Justin Bieber’s ‘Friends’ = the Hoover Anthem
Bet ya wonderin’ why I’m callin’ (textin’/creepin’)
Like I got ulterior motives…
None of this applies to me but HG I see how useful that advise can be for others in that situation, on their behalf I thank you
Very true words.
From the brochure of HG Tudor University
“…graduate with honours in ‘meh’…
A new highly advanced course for the ready empathetic individual
Infuriate the hell out of your special Narcissist with a weak trickle of indifference to everything they say, do and think.
Learn proficiency in emotional tasering from a distance with No Contact Masterclass…”
HG, you like?
So essentially, “begone, demon.” And sage the shit out of every aspect of your life, salt the Earth so their weeds can’t pop into existence at your front door. Nifty.
I don’t agree. At all.
Talk to your friends and family, those in your inner trusted circle. Don’t ever be afraid to express. Ever.
Don’t speak to anybody related to him, any doubts say nothing. I’m glad my mum still asks, I’m glad my colleagues know, my social media is extra strong in security. Your words HG are isolating.
There is power in sharing with those you trust 100%, Don’t fear sharing because your clan will protect you and have your back. Choose them wisely. You need support, your clan will get you through this.
Be under no illusion we are stronger, than you think. Keep sharing, don’t stop. Ever presence will disintegrate with the help of those you love.
Hi
This one confuses me but executing it gives the best feeling.This is the confusing part HG if we are here telling our story hoping to connect to others who may help in some way , show support or simply to get the emotions out ,is that the same as talking about the narc.
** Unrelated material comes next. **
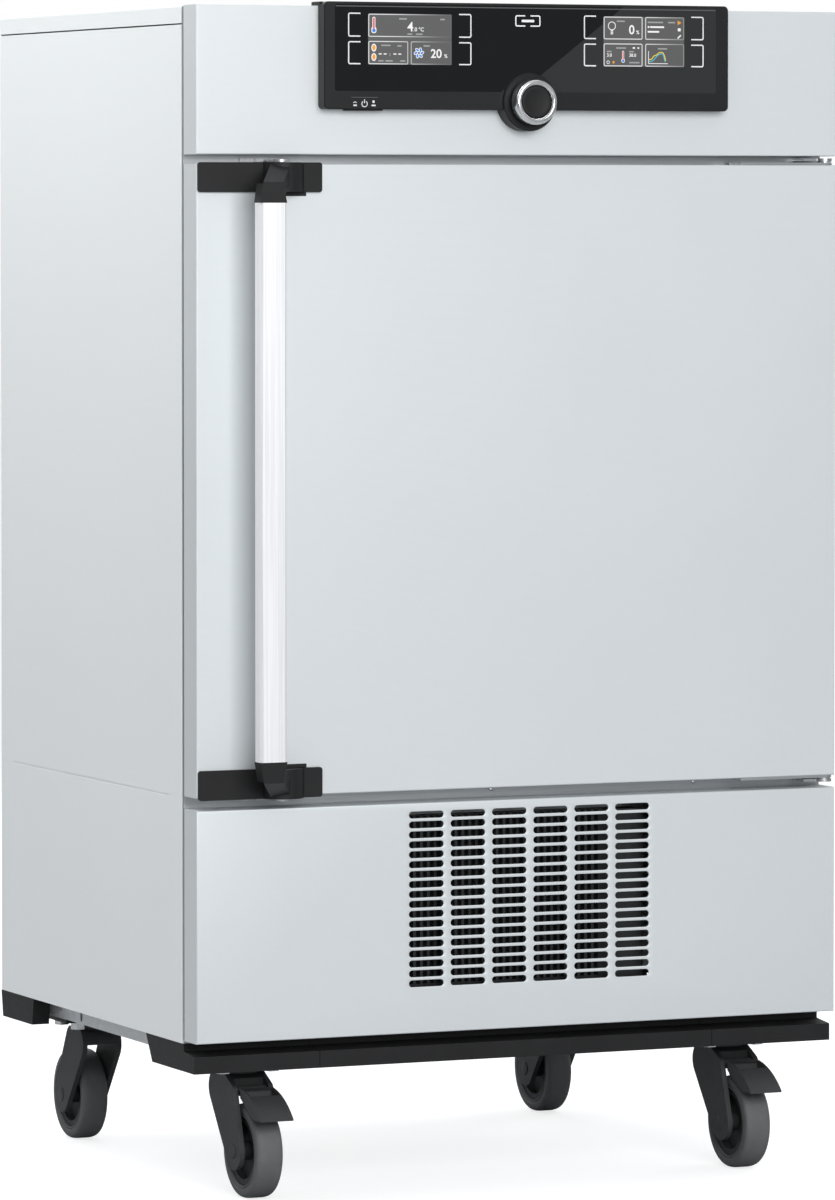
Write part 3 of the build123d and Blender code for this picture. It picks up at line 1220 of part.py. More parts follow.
def brake_pedal():
    """Hooded foot pedal over the wheel with its pivot barrel between the fork legs."""
    half = PEDAL_WIDTH / 2
    back = (-PEDAL_BACK, PEDAL_PIVOT_Z + PEDAL_RISE)
    tip = (-PEDAL_REACH, PEDAL_TIP_Z)
    crown = (-(PEDAL_BACK + PEDAL_REACH) / 2, (back[1] + tip[1]) / 2 + PEDAL_CROWN)
    heel = (-PEDAL_BACK, PEDAL_PIVOT_Z - PEDAL_SKIRT)
    toe = (-PEDAL_REACH + PEDAL_TOE, PEDAL_TIP_Z - PEDAL_WALL)
    over = ThreePointArc(back, crown, tip)
    under = Polyline(tip, (tip[0], tip[1] - PEDAL_WALL), toe, heel, back)
    hood = from_side(make_face([*over.edges(), *under.edges()]), (-half, half))
    inside_crown = (crown[0], crown[1] - PEDAL_WALL)
    inside_back = (back[0] - PEDAL_WALL, back[1] - PEDAL_WALL)
    inside_tip = (toe[0], tip[1] + PEDAL_WALL)
    inner_over = ThreePointArc(inside_back, inside_crown, inside_tip)
    inner_under = Polyline(inside_tip, (toe[0], 0), (inside_back[0], 0), inside_back)
    hollow_face = make_face([*inner_over.edges(), *inner_under.edges()])
    hood -= from_side(hollow_face, (-half + PEDAL_WALL, half - PEDAL_WALL))
    tongue_x = LEG_GAP / 2 - 2 * CLEAR - 1
    centre = (-PEDAL_PIVOT_OUT, PEDAL_PIVOT_Z)
    tongue = from_side(Pos(*centre) * Circle(PEDAL_BARREL), (-tongue_x, tongue_x))
    root = (-PEDAL_BACK - 1, -PEDAL_PIVOT_OUT)
    tongue += block((-tongue_x, tongue_x), root, (PEDAL_PIVOT_Z - PEDAL_BARREL, PEDAL_PIVOT_Z))
    bore = through_x(*centre, (-half - 1, half + 1), PEDAL_PIN + RUN)
    return hood + tongue - bore


def write_casters():
    """Plates, screws, forks, wheels and pedals at the four corners."""
    plates = []
    bolts = []
    places = {
        "front_left": Pos(-CASTER_X, FRONT_CASTER_Y, 0),
        "front_right": Pos(CASTER_X, FRONT_CASTER_Y, 0),
        "rear_left": Pos(-CASTER_X, REAR_CASTER_Y, 0) * Rot(0, 0, 180),
        "rear_right": Pos(CASTER_X, REAR_CASTER_Y, 0) * Rot(0, 0, 180),
    }
    for name, place in places.items():
        braked = name.startswith("front")
        plates.append(place * caster_plate())
        bolts += [place * screw for screw in caster_bolts()]
        save(f"caster_fork_{name}", [place * solid for solid in fork(braked)])
        save(f"caster_tread_{name}", place * tread())
        save(f"caster_hub_{name}", place * hub())
        if braked:
            save(f"brake_pedal_{name}", place * brake_pedal())
    save("caster_plates", plates)
    save("caster_bolts", bolts)


def write_cabinet():
    """Covers, chassis, base and refrigeration parts."""
    right = side_panel()
    save("right_side_panel", right)
    save("left_side_panel", mirror(right, about=Plane.YZ))
    save("top_cover", top_cover())
    save("rear_panel", rear_panel())
    save("front_frame", front_frame())
    save("upper_front_panel", upper_front_panel())
    save("lower_front_panel", lower_front_panel())
    save("base_frame", base_frame())
    save("front_bar", front_bar())
    save("front_corners", mirrored(front_corner()))
    save("rear_feet", mirrored(rear_foot()))
    save("condenser", condenser())
    save("fan_shroud", fan_shroud())
    save("condenser_fan", condenser_fan())
    save("compressor", compressor())
    save("mains_inlet", mains_inlet())


def write_chamber():
    """Liner, insulation, seal, air circulation, shelves and glass door."""
    save("chamber_liner", chamber_liner())
    save("chamber_insulation", chamber_insulation())
    save("chamber_seal", chamber_seal())
    save("air_baffle", air_baffle())
    save("chamber_fan", chamber_fan())
    save("shelves", [shelf(level) for level in SHELF_LEVELS])
    save("glass_door", glass_pane())
    save("glass_door_fittings", glass_fittings())
    save("glass_door_brackets", glass_brackets())


def write_door():
    """Outer door, hinges, handle and latch."""
    save("door_shell", door_shell())
    save("door_insulation", door_insulation())
    save("door_inner_panel", door_inner_panel())
    save("hinge_leaves", hinge_leaves())
    save("hinge_brackets", hinge_brackets())
    save("handle_plates", handle_plates())
    save("handle_bar", handle_bar())
    save("handle_arms", [handle_arm(plate, way) for plate, way in handle_levels()])
    save("latch_shafts", [latch_shaft(plate, way) for plate, way in handle_levels()])
    save("latch_strikers", latch_strikers())


def write_controls():
    """Control housing, glass, screens, knob and switch."""
    save("cockpit_housing", cockpit_housing())
    save("cockpit_pane", cockpit_pane())
    save("display_screens", [screen(side) for side in (-1, 1)])
    save("knob_spindle", knob_spindle())
    save("knob_ring", knob_ring())
    save("knob_cap", knob_cap())
    save("main_switch", main_switch())


os.makedirs("parts", exist_ok=True)
write_cabinet()
write_chamber()
write_door()
write_controls()
write_casters()
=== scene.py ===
import json
import math
import bmesh
import bpy
import numpy as np
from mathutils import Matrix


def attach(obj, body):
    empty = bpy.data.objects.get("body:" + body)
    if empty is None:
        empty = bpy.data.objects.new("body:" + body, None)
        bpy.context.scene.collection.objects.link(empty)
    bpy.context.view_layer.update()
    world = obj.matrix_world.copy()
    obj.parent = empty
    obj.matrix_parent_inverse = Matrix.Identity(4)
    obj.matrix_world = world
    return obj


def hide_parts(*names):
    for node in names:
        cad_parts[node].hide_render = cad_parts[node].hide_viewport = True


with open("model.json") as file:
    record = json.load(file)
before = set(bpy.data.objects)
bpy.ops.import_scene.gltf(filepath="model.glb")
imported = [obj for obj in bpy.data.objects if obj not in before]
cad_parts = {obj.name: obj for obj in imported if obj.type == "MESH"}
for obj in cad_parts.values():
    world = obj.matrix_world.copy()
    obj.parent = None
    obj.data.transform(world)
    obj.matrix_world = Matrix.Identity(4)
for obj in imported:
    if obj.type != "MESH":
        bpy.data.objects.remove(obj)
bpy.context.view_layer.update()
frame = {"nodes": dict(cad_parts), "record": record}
NODES = frame["nodes"]

# The cabinet's front plane and its left edge in the row's frame, in metres
FRONT = -0.279
LEFT = -0.3725
MILLIMETRE = 0.001

# Radians per metre of the finest lines, one line every 0.7 mm
FINE_WAVE = 9000.0

# Places on the object are in millimetres from the cabinet's left edge, its front plane and the
# floor. The camera, the lamps and the numbers in materials are in metres.
CABINET_WIDTH = 745.0
KNOB_X, KNOB_Z = 372.5, 1154.5
WHEEL_Z = 50.0
CASTERS = {"front_left": (86.7, 57.0), "front_right": (658.3, 57.0),
           "rear_left": (86.7, 564.0), "rear_right": (658.3, 564.0)}

# Depths of the control panel's prints and display pictures, from the glass outwards
GLASS = -16.2
GLASS_EDGE = GLASS - 0.03
PICTURE = GLASS - 0.06
LINES = GLASS - 0.12
SIGNS = GLASS - 0.18
OVER_SIGNS = SIGNS - 0.05
BEZEL_PRINT = -16.56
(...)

I see from your side that we shouldn’t be talking about it ever , we should just disengage and read here to understand the whys? The problem as you already are well aware is that us empathetic types find that emotional disentanglment so difficult. We love to talk about the situation , pour out our feelings , what do we do to release the emotional pressure .I exercise very hard that helps but then it comes back .
We don’t have the mindset to erase someone , I’m following all your advice you are brilliant but the emotions are the kicker.
Is it not possible that some people just forget about you and don’t give a damn what you are up to?
Possible albeit unlikely.
But don’t they forget about you at some point? My first one a mid ranger did until running into each other via Facebook more than a a decade later
If they don’t want to forget about you why bother blocking you?
You are in effect deleted when a new IPPS is installed. Once the IPPS enters devaluation, you come back in to play.
“Banish us from your mind, from your words and from the gossip of others in order to avoid weakening your resistance and causing your no contact to fail.”
Yes, I have done so. As much as I can, given my situation. But I think that is why he engages in behaviours that draw the attention of others – even those that could, potentially, restrict his access to me even further. It really is like they *must* know you are not ignoring them…that they exist in our thoughts…or at the very least the ‘thought-fuel’ that they exist in our thoughts.
But why do continue this behaviour knowing it could lead to repercussions? (Because he skirts around the edges of the law, so nothing can really be pinned on him – he is simply making himself out to look like a trouble-maker to others. Pretty poor facade maintenance if you ask me. Unless, the rest of his fuel matrix – whatever there is of it – is in jeopardy…then it makes a little more sense.